Implantable bioelectrodes are electronic devices that can monitor or stimulate biological activity by transmitting signals to and from living biological systems. Such devices can be fabricated using various materials and techniques. But, because of their intimate contact and interactions with living tissues, selection of the right material for performance and biocompatibility is crucial. In recent times, conductible hydrogels have attracted great attention as bioelectrode materials owing to their flexibility, compatibility, and excellent interaction ability.

However, the absence of injectability and degradability in conventional conductive hydrogels limits their convenience of use and performance in biological systems.

Against this backdrop, researchers from Korea have now developed graphene-based conductive hydrogels possessing injectability and tunable degradability, furthering the design and development of advanced bioelectrodes. The study was led by Professor Jae Young Lee from Gwangju Institute of Science and Technology (GIST) and was published in Small.

Explaining the rationale for their study, Prof. Lee says, "Traditional implantable electrodes frequently cause several problems, such as large incision for implantation and uncontrolled stability in the body. In contrast, conductive hydrogel materials allow minimally invasive delivery and control over the bioelectrode's functional in vivo lifespan and are thus highly desired."

To synthesize the injectable conductive hydrogels (ICHs), the researchers used thiol-functionalized reduced graphene oxide (F-rGO) as the conductive component due to its large surface area and excellent electrical and mechanical properties.

They selected dimaleimide (PEG-2Mal)- and diacrylate (PEG-2Ac)-functionalized polyethylene glycol as prepolymers to facilitate the development of ICHs that are stable and hydrolysable, respectively. These prepolymers were then subjected to thiol-ene reactions with poly (ethylene glycol)-tetrathiol (PEG-4SH) and F-rGO.

ICHs made with PEG-2Ac were degradable (DICH), while those with PEG-2Mal were stable (SICH). The researchers found that the novel ICHs outperformed various existing ones by binding extremely well to tissues and recording the highest signals. Under in vitro conditions (outside a living organism), SICH did not degrade for a month, while DICH showed gradual degradation from the third day onwards.

When implanted onto mouse skin, DICH disappeared after three days of administration, whereas SICH retained its shape for up to 7 days. In addition to controlled degradability, both ICHs were skin-compatible.

Additionally, the team evaluated the ability of the ICHs to record in vivo electromyography signals in rat muscle and skin. Both SICH and DICH recorded high-quality signals and surpassed the performance of traditional metal electrodes. The SICH recordings could be monitored up to three weeks, whereas DICH signals were completely lost after five days. These findings suggest the applicability of SICH electrodes for long-term signal monitoring and that of DICH for temporary use requiring no surgical removal.
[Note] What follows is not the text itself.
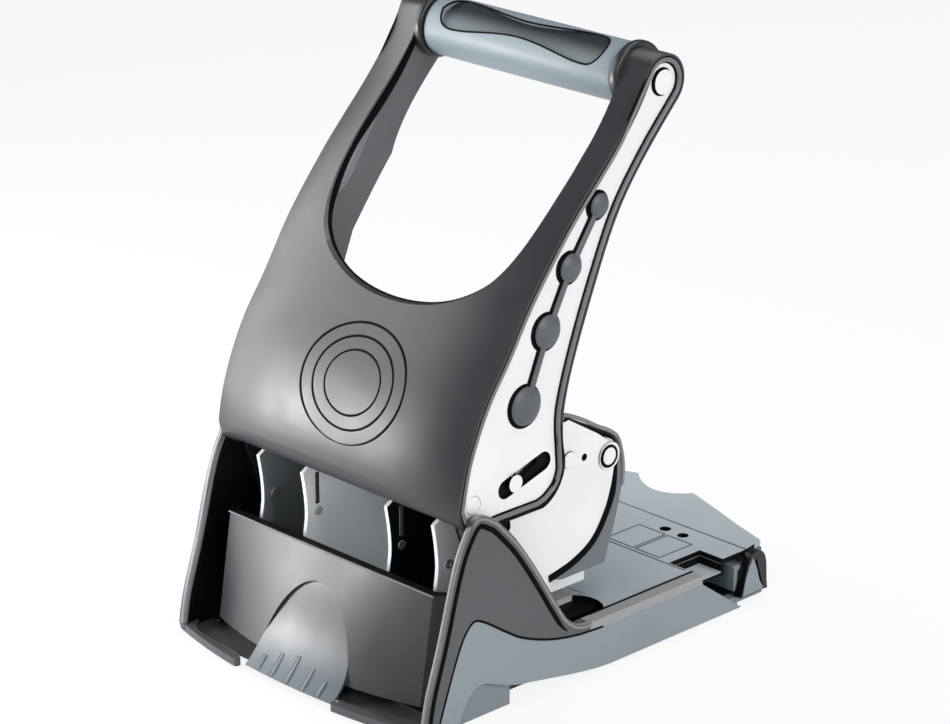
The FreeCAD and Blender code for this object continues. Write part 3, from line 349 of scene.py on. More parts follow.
BRIGHT = brushed("polished_pin", (0.78, 0.79, 0.80), 0.2, (900.0, 900.0, 900.0), 0.8)
ENAMEL = moulded("black_enamel", (0.012, 0.012, 0.014), 0.5, 0.3)
# Painted shade: the tongue goes from a paler foot up to a darker top, where it lies recessed under
# the drawer's face.
TONGUE = faded("tongue_painted_shade", (0.070, 0.090, 0.105), (0.045, 0.050, 0.057), leaning(90.0),
               4.0, 30.0, 0.36)
# Painted shade: the flat inlay goes from pale to almost black across the grip, as a dished floor
# would be lit.
PAINTED_DISH_SHADE = faded("grip_inlay_painted_dish_shade", (0.20, 0.225, 0.24), (0.018, 0.023, 0.028), leaning(GRIP_LEAN),
             172.0, 182.0, 0.32)

# Second finishes for a part of a piece.
# Painted shade: near black, laid on flanks, edges, slots, walls and insides where shade falls.
PAINTED_SHADE = plain((0.003, 0.0032, 0.0035), 0.6, 0.1)
# Painted light: the brackets' faces outside the channels, paler than the steel as if lit.
PAINTED_LIGHT_SHEET = plain((0.88, 0.91, 0.93), 0.45)
SHELL_SKIN = plain((0.19, 0.225, 0.25), 0.4)
PALE = plain((0.30, 0.305, 0.315), 0.36)
# Painted light: a lighter skin for the left arm's inner face, as the lit face.
PAINTED_LIGHT_INNER = plain((0.118, 0.121, 0.13), 0.4)

# Where they go, or with beyond set, where the first finish stays.
# Painted shade on faces that turn away from the side: the edges of plates and the flanks of pins and
# domes.
SHADED_FLANKS = [("nx", -1.0, 0.62)]
SHADED_PLATE_FLANKS = [("nx", -1.0, 0.95)]
BRACKET_INSIDE = [("sx", 26.9, 53.1)]
# Painted shade in the slots of the brackets' cheeks.
BRACKET_SLOTS = [("nx", -1.0, 0.5), ("y", -78.0, -20.0), ("z", 50.0, 100.0)]
# Painted shade: the head plates stay pale only on their outer faces and go black inside the head.
HEAD_OUTSIDE = [("sx", 64.3, 90.0)]
# Painted shade: the die bed goes black further than 52.2 mm from the middle.
BED_MIDDLE = [("sx", -1.0, 52.2)]
# Painted shade on the upright walls of the deck and the guide's pocket.
DECK_WALLS = [("nz", -1.0, 0.5), ("y", -90.0, 98.0)]
FRAME_BAND = [("y", -13.0, 200.0), ("z", 19.0, 60.0)]
# Painted shadow on the side wall's inner face beside the drawer.
FRAME_INSIDE = [("sx", 74.0, 74.8), ("y", -115.0, -30.0)]
# Painted shade in the slot of the lever's side.
ARM_SLOT = [("y", -72.0, -24.0), ("z", 80.0, 116.0), ("sx", 60.0, 80.0)]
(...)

Summarizing these results, Prof. Lee says, "The novel graphene-based ICH electrodes developed by us incorporate features like high signal sensitivity, simplicity of use, minimal invasiveness, and tunable degradability. Altogether, these properties can assist in the development of advanced bioelectronics and functional implantable bioelectrodes for a variety of medical conditions, such as neuromuscular diseases and neurological disorders."